Ces scandales, récurrents depuis les années 1970, ne sont ni imaginaires ni anecdotiques. Népotisme, surfacturations, prestations sans appel d’offres, train de vie indécent, conflits d’intérêts, enrichissements personnels..., il serait trop long de les détailler tous 1. Mais un simple aperçu donne une idée de la mentalité qui règne dans les milieux patronaux du logement " social ". Ici, c’est un directeur de CIL, Solendi, qui part en retraite avec en prime un chèque de 1,3 million d’euros et... sa Jaguar de fonction. Là, c’est un autre gros collecteur, Aliance, qui consacre 100 000 euros par mois à des locaux " luxueux " et " surdimensionnés ", dixit la Cour des comptes 2, dans le XVIe arrondissement, après avoir augmenté le salaire de sa directrice de 140 % en cinq ans, jusqu’à la coquette somme de 20 000 euros par mois.
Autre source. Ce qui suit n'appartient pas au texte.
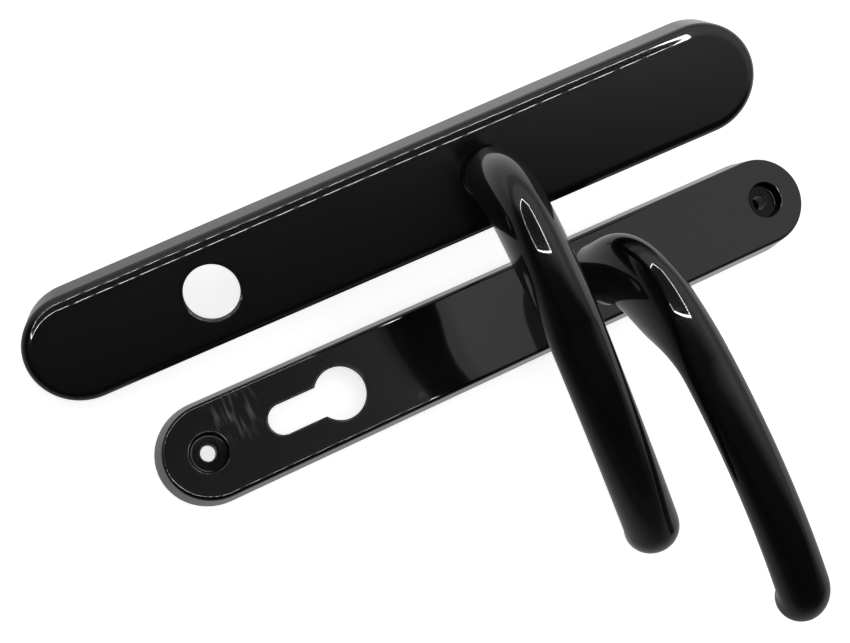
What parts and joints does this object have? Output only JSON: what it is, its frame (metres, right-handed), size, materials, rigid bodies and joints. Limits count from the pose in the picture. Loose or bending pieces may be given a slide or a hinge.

Ces affaires sont essentiellement le fait des représentants du patronat qui, derrière la façade paritaire, occupent les principaux postes dirigeants de l’Agence nationale pour la PEEC (le gendarme du 1 %), de l’Union des entreprises et des salariés pour le logement (UESL), son organe de pilotage, et de tous les collecteurs. Les causes profondes de ces dérives dépassent les errements individuels. Au-delà de l’impunité trop longtemps de règle dans un secteur autocontrôlé (voir encadré), elles sont facilitées par la multiplicité des collecteurs. Jusqu’à cette année, 109 CIL se disputaient en effet à grands frais la collecte d’une cotisation de toute façon obligatoire. Cette dispersion aboutit à des charges de fonctionnement dont la Cour des comptes se demandait en 2006 comment elles pouvaient bien atteindre " plus du tiers du montant de la collecte annuelle de la PEEC "3.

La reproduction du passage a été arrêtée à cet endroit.